#### Directions for this task
What follows is a listing; restate every line of it word for word.

#### Available data
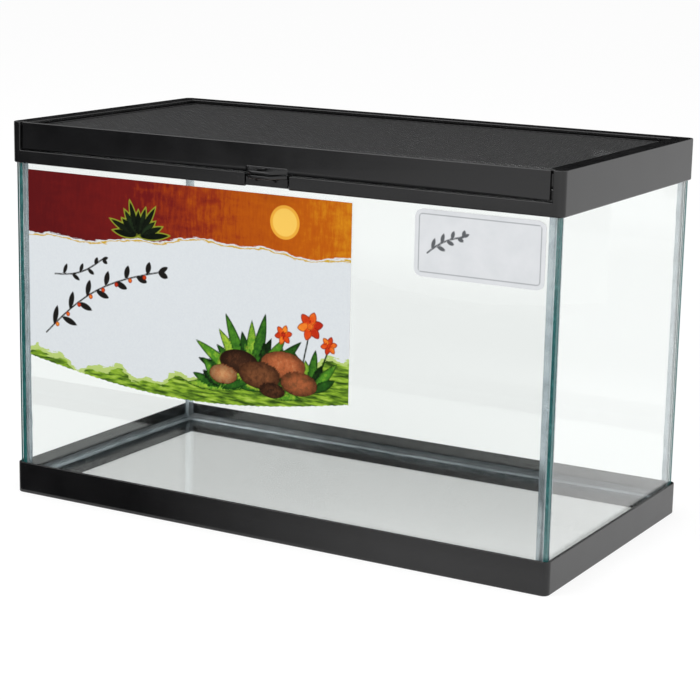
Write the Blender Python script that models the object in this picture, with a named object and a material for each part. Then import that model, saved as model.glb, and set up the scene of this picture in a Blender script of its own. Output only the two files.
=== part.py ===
"""Glass terrarium with a sliding screen lid and a lockable catch.

Metres, +Z up. The front faces -Y and +X is to the right of someone who stands in front of it.
The origin lies under the middle of the box that holds the whole object, on the surface it stands on.
"""
import math

import bmesh
import bpy
from mathutils import Matrix, Vector

# Overall sizes, over the two plastic frames
WIDTH = 0.411
DEPTH = 0.213
HEIGHT = 0.262
CORNER_RADIUS = 0.0045
CORNER_STEPS = 6
EDGE_ROUND = 0.0006
FIT_GAP = 0.0003

# Glass and the silicone that bonds it
GLASS = 0.0032
GLASS_CHAMFER = 0.0003
BED_THICKNESS = 0.0008
SEAL_LEG = 0.0046
SEAL_STEPS = 5

# Plastic walls of the two frames
SKIRT = 0.0022
INNER_SKIRT = 0.0014

# Base frame
BASE_HEIGHT = 0.022
LEDGE_TOP = 0.0056
LEDGE_THICKNESS = 0.0020
LEDGE_WIDTH = 0.0150
LEDGE_LEG = 0.0018
BASE_RIB = 0.0016
BASE_RIB_PITCH = 0.046

# Top frame
TOP_FRAME_HEIGHT = 0.0280
FRONT_RAIL_HEIGHT = 0.0088
FRONT_WEB = 0.0018
GUIDE_REACH = 0.0050
LIP_THICKNESS = 0.0022
SHELF_THICKNESS = 0.0018

# Openings in the back wall for cords and drinking tubes, and the thin panels that break out
CORD_SLOT_WIDTH = 0.022
CORD_SLOT_HEIGHT = 0.0062
CORD_SLOT_INSET = 0.062
BREAKOUT_WIDTH = 0.018
BREAKOUT_SPACING = 0.090
BREAKOUT_SKIN = 0.0010
BREAKOUT_GROOVE = 0.0009

# Sliding lid
LID_SIDE_CLEARANCE = 0.0005
LID_RAIL_WIDTH = 0.0120
LID_RAIL_HEIGHT = 0.0074
LID_WALL = 0.0010
LID_HOLLOW_WIDTH = 0.0052

# Spline groove and screen
SPLINE_RADIUS = 0.0012
SPLINE_SIDES = 10
SPLINE_CLEARANCE = 0.0003
SPLINE_DEPTH = 0.0034
SPLINE_LAND = 0.0018
SCREEN_THICKNESS = 0.0006
SCREEN_BAR = 0.0012
SCREEN_COLUMNS = 20
SCREEN_ROWS = 10

# Front rail of the lid
FASCIA_THICKNESS = 0.0024
FASCIA_SIDE_GAP = 0.0017
FASCIA_FOOT_GAP = 0.0010
FLANGE_DEPTH = 0.0060
FLANGE_THICKNESS = 0.0018
FASCIA_RIB = 0.0014
FASCIA_RIB_PITCH = 0.043
KEEPER_WIDTH = 0.0200
KEEPER_DEPTH = 0.0008

# Keys inside the lid's rails
KEY_CLEARANCE = 0.0003
KEY_LEG = 0.024
KEY_SOCKET = 0.008

# Eye plates of the lid and of the catch
PLATE_REACH = 0.0105
PLATE_ROOT_WIDTH = 0.031
PLATE_TIP_WIDTH = 0.0135
PLATE_TIP_RADIUS = 0.0020
PLATE_EDGE_ROUND = 0.0006
EYE_RADIUS = 0.0035
EYE_SETBACK = 0.0050
EYE_STEPS = 24
LID_PLATE_TIP = 0.0019
LID_PLATE_ROOT = 0.0034
CATCH_PLATE = 0.0023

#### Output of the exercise
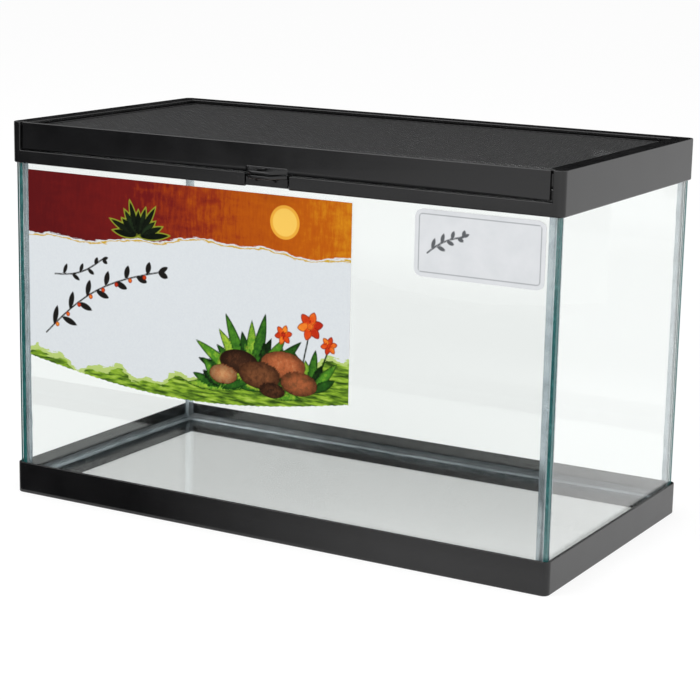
Write the Blender Python script that models the object in this picture, with a named object and a material for each part. Then import that model, saved as model.glb, and set up the scene of this picture in a Blender script of its own. Output only the two files.
=== part.py ===
"""Glass terrarium with a sliding screen lid and a lockable catch.

Metres, +Z up. The front faces -Y and +X is to the right of someone who stands in front of it.
The origin lies under the middle of the box that holds the whole object, on the surface it stands on.
"""
import math

import bmesh
import bpy
from mathutils import Matrix, Vector

# Overall sizes, over the two plastic frames
WIDTH = 0.411
DEPTH = 0.213
HEIGHT = 0.262
CORNER_RADIUS = 0.0045
CORNER_STEPS = 6
EDGE_ROUND = 0.0006
FIT_GAP = 0.0003

# Glass and the silicone that bonds it
GLASS = 0.0032
GLASS_CHAMFER = 0.0003
BED_THICKNESS = 0.0008
SEAL_LEG = 0.0046
SEAL_STEPS = 5

# Plastic walls of the two frames
SKIRT = 0.0022
INNER_SKIRT = 0.0014

# Base frame
BASE_HEIGHT = 0.022
LEDGE_TOP = 0.0056
LEDGE_THICKNESS = 0.0020
LEDGE_WIDTH = 0.0150
LEDGE_LEG = 0.0018
BASE_RIB = 0.0016
BASE_RIB_PITCH = 0.046

# Top frame
TOP_FRAME_HEIGHT = 0.0280
FRONT_RAIL_HEIGHT = 0.0088
FRONT_WEB = 0.0018
GUIDE_REACH = 0.0050
LIP_THICKNESS = 0.0022
SHELF_THICKNESS = 0.0018

# Openings in the back wall for cords and drinking tubes, and the thin panels that break out
CORD_SLOT_WIDTH = 0.022
CORD_SLOT_HEIGHT = 0.0062
CORD_SLOT_INSET = 0.062
BREAKOUT_WIDTH = 0.018
BREAKOUT_SPACING = 0.090
BREAKOUT_SKIN = 0.0010
BREAKOUT_GROOVE = 0.0009

# Sliding lid
LID_SIDE_CLEARANCE = 0.0005
LID_RAIL_WIDTH = 0.0120
LID_RAIL_HEIGHT = 0.0074
LID_WALL = 0.0010
LID_HOLLOW_WIDTH = 0.0052

# Spline groove and screen
SPLINE_RADIUS = 0.0012
SPLINE_SIDES = 10
SPLINE_CLEARANCE = 0.0003
SPLINE_DEPTH = 0.0034
SPLINE_LAND = 0.0018
SCREEN_THICKNESS = 0.0006
SCREEN_BAR = 0.0012
SCREEN_COLUMNS = 20
SCREEN_ROWS = 10

# Front rail of the lid
FASCIA_THICKNESS = 0.0024
FASCIA_SIDE_GAP = 0.0017
FASCIA_FOOT_GAP = 0.0010
FLANGE_DEPTH = 0.0060
FLANGE_THICKNESS = 0.0018
FASCIA_RIB = 0.0014
FASCIA_RIB_PITCH = 0.043
KEEPER_WIDTH = 0.0200
KEEPER_DEPTH = 0.0008

# Keys inside the lid's rails
KEY_CLEARANCE = 0.0003
KEY_LEG = 0.024
KEY_SOCKET = 0.008

# Eye plates of the lid and of the catch
PLATE_REACH = 0.0105
PLATE_ROOT_WIDTH = 0.031
PLATE_TIP_WIDTH = 0.0135
PLATE_TIP_RADIUS = 0.0020
PLATE_EDGE_ROUND = 0.0006
EYE_RADIUS = 0.0035
EYE_SETBACK = 0.0050
EYE_STEPS = 24
LID_PLATE_TIP = 0.0019
LID_PLATE_ROOT = 0.0034
CATCH_PLATE = 0.0023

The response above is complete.